Molecular Signatures of Diabetic Kidney Disease Hiding in a Patient with Hypertension-Related Kidney Disease: A Clinical Pathologic Molecular Correlation

Abstract

The Kidney Precision Medicine Project (KPMP) seeks to establish a molecular atlas of the kidney in health and disease and improve our understanding of the molecular drivers of CKD and AKI. Herein, we describe the case of a 66-year-old woman with CKD who underwent a protocol KPMP kidney biopsy. Her clinical history included well-controlled diabetes mellitus, hypertension, and proteinuria. The patient's histopathology was consistent with modest hypertension-related kidney injury, without overt diabetic kidney disease. Transcriptomic signatures of the glomerulus, interstitium, and tubular subsegments were obtained from laser microdissected tissue. The molecular signatures that were uncovered revealed evidence of early diabetic kidney disease adaptation and ongoing active tubular injury with enriched pathways related to mesangial cell hypertrophy, glycosaminoglycan biosynthesis, and apoptosis. Molecular evidence of diabetic kidney disease was found across the nephron. Novel molecular assays can supplement and enrich the histopathologic diagnosis obtained from a kidney biopsy.

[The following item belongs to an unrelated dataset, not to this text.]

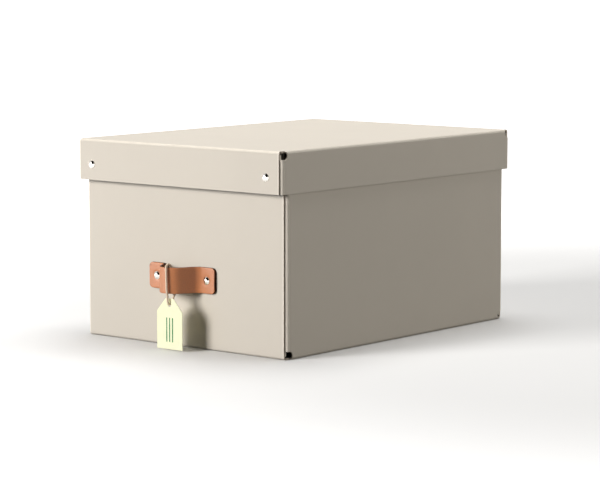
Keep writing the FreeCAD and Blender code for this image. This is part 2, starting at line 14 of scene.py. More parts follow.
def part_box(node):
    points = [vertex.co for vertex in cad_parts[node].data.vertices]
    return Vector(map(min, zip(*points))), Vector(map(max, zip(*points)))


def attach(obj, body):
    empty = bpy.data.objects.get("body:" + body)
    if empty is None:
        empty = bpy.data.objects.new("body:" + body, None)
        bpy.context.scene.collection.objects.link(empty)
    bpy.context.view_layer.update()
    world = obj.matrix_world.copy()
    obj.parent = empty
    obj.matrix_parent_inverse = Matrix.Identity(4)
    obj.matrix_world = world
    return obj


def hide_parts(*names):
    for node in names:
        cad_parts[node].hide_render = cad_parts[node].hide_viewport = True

Keywords: clinical nephrology; molecular biology; pathology.

Figure 1.

Clinical trajectory of creatinine and proteinuria. The patient’s serum creatinine (Cr; milligrams per deciliter) is plotted in relation to urine protein-Cr ratio (grams per gram), albumin-Cr ratio (grams per gram), and total calcium (milligrams per deciliter) over time.

Figure 2.

Pathology assessment of the kidney biopsy specimen. (A) A hematoxylin and eosin-stained section (×100) reveals kidney cortex with glomeruli with normal cellularity (arrows) and focal interstitial fibrosis and tubular atrophy (IF/TA; arrows). An intralobar artery (A) shows mild fibrous thickening. G, global sclerosis. (B) On a periodic acid–Schiff-stained level (×100), there are three nonsclerotic glomeruli, and none have global sclerosis (G). There is focal IF/TA and mild chronic interstitial inflammation. Two arteries (A) within normal limits and proteinaceous casts (C) are also identified. (C) Silver–Jones (×200) shows an artery (A), several arterioles (a) with mild fibrous thickening, and likely afferent arterioles (aa). (D) Electron microscopy (×2550) reveals glomerular capillary loops (L) with mild segmental ischemic wrinkling (W) of the glomerular basement membrane and a vacuolated podocyte (P).

Figure 3.

Pathologic evidence of chronic active kidney cell injury. (A) A hematoxylin and eosin-stained section (×200) shows two normal glomeruli (G) and one glomerulus with global sclerosis (GS). Tubules (T) show several mild changes of acute tubular injury, such as apical blebbing, cytoplasmic vacuoles, and epithelial simplification. Epithelial simplification refers to the loss of columnar architecture and brush borders of the proximal tubular cells and their transition to a flat, squamoid undifferentiated appearance with loss of columnar and brush border. (B) Electron microscopy (×1050) depicts proximal tubule (PT) with normal apical brush border as well as focal epithelial cytoplasmic vacuoles (arrows) and mild thickening of the basement membrane (TBM). Two peritubular capillaries (PTC) are within normal limits.

Figure 4.

Pathways and differentially expressed genes identified through regional transcriptomics. Key enriched pathways and related significant genes are depicted for each segment of the nephron and the kidney interstitium. Genes upregulated in our participant as compared with the reference nephrectomies are depicted in red. Genes downregulated are depicted in blue. Each gene depicted passed an arbitrary significance threshold of P<0.05 (except claudin-10 [CLDN10], which is depicted as a comparison). Genes labeled with a white dot passed a false discovery rate–corrected significance threshold of P<1.98 x 10^-6. Immunofluorescence inset images are provided from laser microdissection microscopy. In all images, blue is DAPI (4′,6-diamidino-2-phenylindole), and green is FITC (fluorescein)-phalloidin, which labels F-actin. In the glomerulus, proximal tubule, and interstitium insets, the red channel is megalin (LDL receptor-related protein 2 [LRP2]) labeling proximal tubules. In the loop of Henle and collecting duct insets, the red channel is Tamm–Horsfall protein (uromodulin [UMOD]), which labels the loop of Henle.